* START Recorded data *

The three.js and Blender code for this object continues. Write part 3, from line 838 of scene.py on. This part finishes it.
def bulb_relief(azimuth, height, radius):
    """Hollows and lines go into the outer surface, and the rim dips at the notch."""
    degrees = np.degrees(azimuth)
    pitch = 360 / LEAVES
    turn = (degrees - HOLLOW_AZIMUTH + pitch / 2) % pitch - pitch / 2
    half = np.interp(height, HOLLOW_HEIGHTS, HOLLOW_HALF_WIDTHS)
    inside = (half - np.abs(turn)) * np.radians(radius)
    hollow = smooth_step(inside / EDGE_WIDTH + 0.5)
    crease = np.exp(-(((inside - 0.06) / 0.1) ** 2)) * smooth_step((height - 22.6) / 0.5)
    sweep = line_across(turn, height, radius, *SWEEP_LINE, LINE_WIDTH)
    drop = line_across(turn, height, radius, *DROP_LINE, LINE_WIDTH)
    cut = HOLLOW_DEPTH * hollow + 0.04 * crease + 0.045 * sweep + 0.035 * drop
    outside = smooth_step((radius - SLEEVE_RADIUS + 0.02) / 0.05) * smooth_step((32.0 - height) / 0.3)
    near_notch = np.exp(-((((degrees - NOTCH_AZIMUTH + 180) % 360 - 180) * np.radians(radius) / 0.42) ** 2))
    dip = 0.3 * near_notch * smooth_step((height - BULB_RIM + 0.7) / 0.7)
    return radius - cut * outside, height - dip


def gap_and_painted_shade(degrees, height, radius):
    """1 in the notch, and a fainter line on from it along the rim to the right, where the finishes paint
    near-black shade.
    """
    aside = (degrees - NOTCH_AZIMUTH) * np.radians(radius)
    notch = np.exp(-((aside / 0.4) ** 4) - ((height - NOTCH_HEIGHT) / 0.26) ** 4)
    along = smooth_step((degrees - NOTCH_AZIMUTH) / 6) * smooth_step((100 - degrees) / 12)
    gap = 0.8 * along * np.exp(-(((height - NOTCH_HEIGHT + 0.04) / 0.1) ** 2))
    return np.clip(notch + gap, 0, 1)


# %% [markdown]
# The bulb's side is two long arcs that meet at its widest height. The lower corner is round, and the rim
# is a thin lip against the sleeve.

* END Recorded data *

## Required work
Emit the full listing verbatim.

## Correct output
The three.js and Blender code for this object continues. Write part 3, from line 838 of scene.py on. This part finishes it.
def bulb_relief(azimuth, height, radius):
    """Hollows and lines go into the outer surface, and the rim dips at the notch."""
    degrees = np.degrees(azimuth)
    pitch = 360 / LEAVES
    turn = (degrees - HOLLOW_AZIMUTH + pitch / 2) % pitch - pitch / 2
    half = np.interp(height, HOLLOW_HEIGHTS, HOLLOW_HALF_WIDTHS)
    inside = (half - np.abs(turn)) * np.radians(radius)
    hollow = smooth_step(inside / EDGE_WIDTH + 0.5)
    crease = np.exp(-(((inside - 0.06) / 0.1) ** 2)) * smooth_step((height - 22.6) / 0.5)
    sweep = line_across(turn, height, radius, *SWEEP_LINE, LINE_WIDTH)
    drop = line_across(turn, height, radius, *DROP_LINE, LINE_WIDTH)
    cut = HOLLOW_DEPTH * hollow + 0.04 * crease + 0.045 * sweep + 0.035 * drop
    outside = smooth_step((radius - SLEEVE_RADIUS + 0.02) / 0.05) * smooth_step((32.0 - height) / 0.3)
    near_notch = np.exp(-((((degrees - NOTCH_AZIMUTH + 180) % 360 - 180) * np.radians(radius) / 0.42) ** 2))
    dip = 0.3 * near_notch * smooth_step((height - BULB_RIM + 0.7) / 0.7)
    return radius - cut * outside, height - dip


def gap_and_painted_shade(degrees, height, radius):
    """1 in the notch, and a fainter line on from it along the rim to the right, where the finishes paint
    near-black shade.
    """
    aside = (degrees - NOTCH_AZIMUTH) * np.radians(radius)
    notch = np.exp(-((aside / 0.4) ** 4) - ((height - NOTCH_HEIGHT) / 0.26) ** 4)
    along = smooth_step((degrees - NOTCH_AZIMUTH) / 6) * smooth_step((100 - degrees) / 12)
    gap = 0.8 * along * np.exp(-(((height - NOTCH_HEIGHT + 0.04) / 0.1) ** 2))
    return np.clip(notch + gap, 0, 1)


# %% [markdown]
# The bulb's side is two long arcs that meet at its widest height. The lower corner is round, and the rim
# is a thin lip against the sleeve.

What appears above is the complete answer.